Tuesday, November 06, 2012

Israel/Palestine and the Queer International

Excerpts from the introduction to Israel/Palestine and the Queer International by Sarah Schulman:



It was about two weeks after the July 2006 Israeli bombing of Lebanon. I was having dinner with a Lebanese friend, the gay novelist Rabih Alameddine. "I don't get it," he said. "In the thirteen years that I have lived in this country, many of my friends, maybe most of my friends have been Jews. We usually agree on everything. Sometimes they are more left wing than I am. We agree about the war in Iraq. But, then, Israel invades Lebanon, and suddenly they don't get it. They get it about Iraq, but all of a sudden they are telling me that Israel has a right to defend itself, et cetera. And I'm shocked. What is going on? Why don't they get it?"
(Kindle Locations 15-19)

"When I was in Argentina, the fascist police made me get down on my knees and bark like a dog, because I was a Jewish dog," he told Mike Wallace, a Jewish man who had changed his name to have a career in broadcast journalism. "When I came to Israel, I heard that some Israeli soldiers had made some Palestinian youth get down on their knees and bark like dogs, because theywere Arab dogs. And I asked myself, are these two incidents the same? And I had to answer yes."
(Kindle Locations 124-128)

What I have come to understand, finally, is that for Europeans, what they call laique or secular culture is actually a kind of liberal Christian culture. And so, to them, difference -switching between Jews and Muslims, depending on the historical moment-violates what they believe to be "secular objectivity" but is really basic Christian aesthetics.
(Kindle Locations 170-172)

And how did the Europeans, who caused the pain in the first place, get off scot-free, while the Palestinians, who had nothing to do with it, ended up paying the price?
(Kindle Locations 184-185)

The United States and the Allies needed a strong military base in the Middle East, and there was widespread guilt about the lack of global aid during the genocide.
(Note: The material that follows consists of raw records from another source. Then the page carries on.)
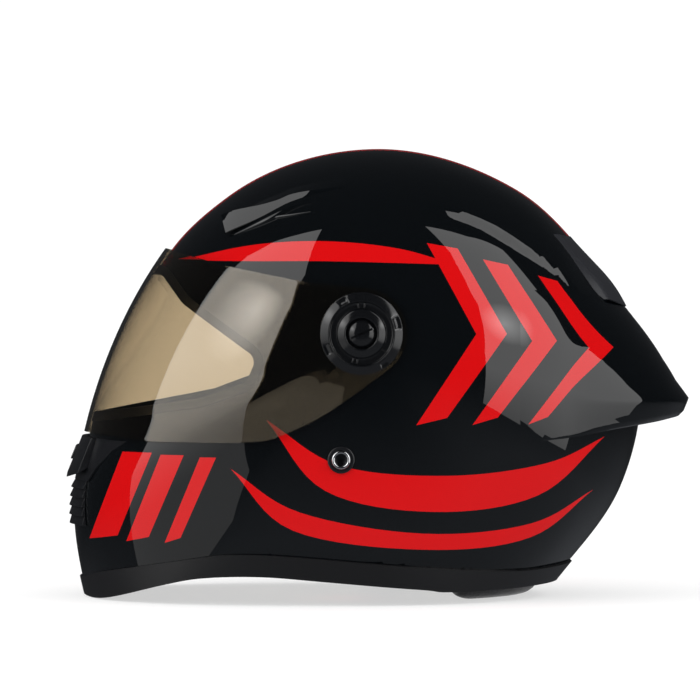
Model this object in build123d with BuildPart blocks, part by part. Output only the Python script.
from build123d import *
import os
from functools import cache
from math import cos, sin, radians, sqrt

# A full-face auto racing helmet, in millimetres.
# +Z is up, the face looks along -X and the wearer's left side is -Y.
# The origin lies under the middle of the helmet, on the surface that it stands on.

os.makedirs("parts", exist_ok=True)

# Overall size
helmet_length = 355.0
helmet_height = 254.0
half_width = 126.0

# Walls and clearances
shell_wall = 4.0
fit_gap = 0.2
pad_gap = 0.3
overrun = 30.0

# Visor and its pivots
visor_thickness = 2.0
visor_clearance = 1.4
visor_end_radius = 25.0
pivot_x = -10.0
pivot_z = 150.4
pivot_pocket_wall = 2.2
base_plate_radius = 21.5
base_plate_thickness = 2.4
pivot_hub_radius = 8.0
pivot_running_gap = 0.1
pivot_cover_radius = 22.75
pivot_cover_height = 4.6
pivot_screw_radius = 3.0
pivot_screw_head_radius = 6.6
visor_tab_width = 8.0
visor_tab_thickness = 2.4
visor_tab_drop = 3.2

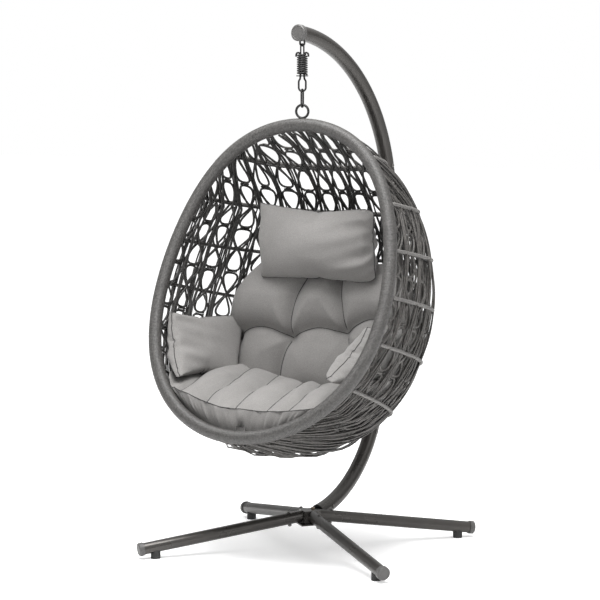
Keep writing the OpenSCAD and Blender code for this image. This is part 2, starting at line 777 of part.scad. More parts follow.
// The functions give the depth and angle on the wall, and the two thicknesses there, at each f and g
module patch(depth, angle, low, high, eye) {
    n = cushion_grid;
    function raised(f, g, lift) = let (
        v = depth(f, g), phi = angle(f, g), p = shell_at(v, phi) - wall_inset * shell_out(v, phi))
        p + lift * unit(eye - p);
    lower = [for (i = [0:n]) for (j = [0:n]) raised(i / n, j / n, low(i / n, j / n))];
    upper = [for (i = [0:n]) for (j = [0:n]) raised(i / n, j / n, high(i / n, j / n))];
    w = n + 1;
    m = w * w;
    polyhedron(
        points = concat(lower, upper),
        faces = concat(
            [for (i = [0:n - 1]) for (j = [0:n - 1]) [i * w + j, i * w + j + 1, i * w + w + j + 1, i * w + w + j]],
            [for (i = [0:n - 1]) for (j = [0:n - 1])
                [m + i * w + j, m + i * w + w + j, m + i * w + w + j + 1, m + i * w + j + 1]],
            [for (j = [0:n - 1]) [j, m + j, m + j + 1, j + 1]],
            [for (j = [0:n - 1]) [n * w + j, n * w + j + 1, m + n * w + j + 1, m + n * w + j]],
            [for (i = [0:n - 1]) [i * w, i * w + w, m + i * w + w, m + i * w]],
            [for (i = [0:n - 1]) [i * w + n, m + i * w + n, m + i * w + w + n, i * w + w + n]]),
        convexity = 4);
}
module seat_cushion() {
    color([0.58, 0.57, 0.55])
        patch(
            function(f, g) let (top = seat_side_v - (seat_side_v - seat_v) * pow(sin(180 * g), 2)) top + (seat_front_v - top) * f,
            function(f, g) seat_phi + (180 - 2 * seat_phi) * g,
            function(f, g) 0,
            function(f, g) seat_t * puff(f, g),
            seat_eye);
}
module back_cushion() {
    color([0.58, 0.57, 0.55])
        patch(
            function(f, g) back_v + (seat_v - cushion_gap - back_v) * f,
            function(f, g) back_phi + (180 - 2 * back_phi) * g,
            function(f, g) f < 0.3 ? 0 : back_hollow * puff((f - 0.2) / 0.8, g),
            function(f, g) f < 0.3 ? back_top_t * pow(puff(f, g), 0.3) : back_t * puff((f - 0.2) / 0.8, g),
            back_eye);
}
module headrest_pillow() {
    color([0.58, 0.57, 0.55])
        patch(
            function(f, g) headrest_v + (headrest_low_v - headrest_v) * f,
            function(f, g) headrest_phi + (180 - 2 * headrest_phi) * g,
            function(f, g) back_top_t + headrest_seat + headrest_t * 0.3 * (1 - puff(f, g)),
            function(f, g) back_top_t + headrest_seat + headrest_t * (0.3 + 0.7 * puff(f, g)),
            back_eye);
}
module arm_pillow() {
    patch(
        function(f, g) arm_v + (arm_low_v - arm_v) * f,
        function(f, g) arm_phi + (arm_back_phi - arm_phi) * g,
        function(f, g) 0,
        function(f, g) arm_t * puff(f, g),
        arm_eye);
}
module right_arm_pillow() {
    color([0.58, 0.57, 0.55])
        arm_pillow();
}
module left_arm_pillow() {
    color([0.58, 0.57, 0.55])
        mirror([1, 0, 0])
            arm_pillow();
}

place() hub();
place() leg(front_left);  // leg_front_left
place() leg(front_right);  // leg_front_right
place() leg(back_left);  // leg_back_left
place() leg(back_right);  // leg_back_right
place() leg_caps();
place() foot_pads();
place() leg_bolts();
place() leg_nuts();
place() hub_bolt();
place() post_spigot();
place() post_lower();
place() post_middle();
place() post_upper();
place() post_sleeve_lower();
place() post_sleeve_upper();
place() post_bolts();
place() post_nuts();
place() arm_cap();
place() hanger();
place() spring_upper_bar();
place() spring_coil();
place() spring_lower_bar();
place() chain_link();
place() basket_ring();
place() rim_frame();
place() hoop(1);  // hoop_1
place() hoop(2);  // hoop_2
place() hoop(3);  // hoop_3
place() hoop(4);  // hoop_4
place() hoop(5);  // hoop_5
place() hoop(6);  // hoop_6
place() weave_strands();
place() weave_ribs();
place() seat_cushion();
place() back_cushion();
place() headrest_pillow();
place() left_arm_pillow();
place() right_arm_pillow();
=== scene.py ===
import json
import math

import bpy
import numpy as np
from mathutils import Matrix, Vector
from mathutils.bvhtree import BVHTree


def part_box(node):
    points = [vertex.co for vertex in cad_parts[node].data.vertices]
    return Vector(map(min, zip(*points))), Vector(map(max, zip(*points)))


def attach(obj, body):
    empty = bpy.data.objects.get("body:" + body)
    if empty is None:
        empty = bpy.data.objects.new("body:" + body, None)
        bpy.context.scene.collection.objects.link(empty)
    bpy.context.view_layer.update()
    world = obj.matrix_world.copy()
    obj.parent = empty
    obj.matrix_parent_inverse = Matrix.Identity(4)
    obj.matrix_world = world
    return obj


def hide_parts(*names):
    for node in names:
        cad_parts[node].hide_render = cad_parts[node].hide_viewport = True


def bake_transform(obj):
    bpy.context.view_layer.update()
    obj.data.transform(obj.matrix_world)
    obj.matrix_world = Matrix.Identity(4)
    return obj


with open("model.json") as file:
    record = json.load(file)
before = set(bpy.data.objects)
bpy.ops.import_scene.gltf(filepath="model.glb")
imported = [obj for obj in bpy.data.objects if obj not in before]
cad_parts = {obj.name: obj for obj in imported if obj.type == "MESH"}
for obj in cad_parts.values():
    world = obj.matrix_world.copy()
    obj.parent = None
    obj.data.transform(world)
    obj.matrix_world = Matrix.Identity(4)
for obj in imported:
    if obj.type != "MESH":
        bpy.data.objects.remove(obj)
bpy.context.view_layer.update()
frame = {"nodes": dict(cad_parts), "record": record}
rng = np.random.default_rng(7)
TURN = 2 * math.pi

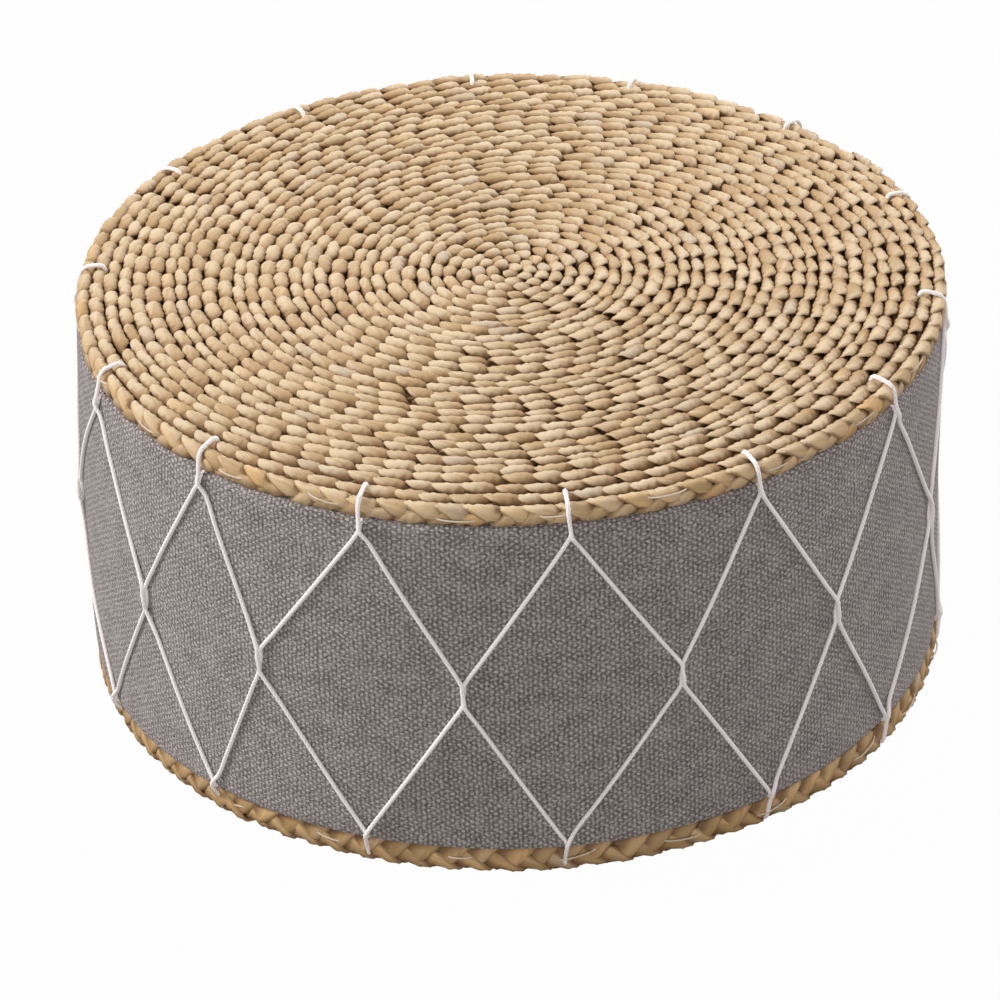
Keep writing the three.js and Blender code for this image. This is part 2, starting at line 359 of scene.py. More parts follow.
class Finish:
    """A material that is being built"""

    def __init__(self, name, roughness, **constants):
        self.material = bpy.data.materials.new(name)
        self.material.use_nodes = True
        self.tree = self.material.node_tree
        self.shader = self.tree.nodes["Principled BSDF"]
        self.shader.inputs["Roughness"].default_value = roughness
        for socket, value in constants.items():
            self.shader.inputs[socket.replace("_", " ")].default_value = value

    def node(self, kind, settings=None, inputs=None, output=0):
        """A node of a kind: its settings are made first, then the values or links of its sockets"""
        made = self.tree.nodes.new(kind)
        for name, value in (settings or {}).items():
            setattr(made, name, value)
        for name, value in (inputs or {}).items():
            self.feed(made.inputs[name], value)
        return Field(self, made.outputs[output])

    def feed(self, socket, value):
        """Links a field to a socket, or gives the socket a plain value"""
        if isinstance(value, Field):
            self.tree.links.new(value.socket, socket)
        elif socket.type == "RGBA":
            socket.default_value = (*value, 1)
        else:
            socket.default_value = value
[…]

So creating the state of Israel as a place to dump the refugees and build a military footing in the region for the West served every-body's needs.
(Kindle Locations 208-210)

Does America support Israel because it loves Jews and wants to protect them, or because it just needs a military base in Israel from which to conduct wars and control resources? It's a naive question. All military alliances are strategic in nature. But the blurring gives both the illusion of independence and the illusion that the United States is a "friend" of Israel. The result is a lot of instability, false fronts, fear, and pretending. Israel exists simultaneously as a colonial settler state in relationship to Palestinians, and as a semicolonized project of the Christian West, the very people who caused the Jews' suffering to begin with.
(Kindle Locations 218-221)

So we lie to ourselves, because the truth is so much more frightening. The truth is that Israel's policies do not make the world a safer place for Jews or anyone else. To be a responsible government is to act as though other human beings are real and have lives that matter. In this regard, both the U.S. and Israeli governments have deteriorated into rogue states causing pain and inflicting suffering from a delusional place.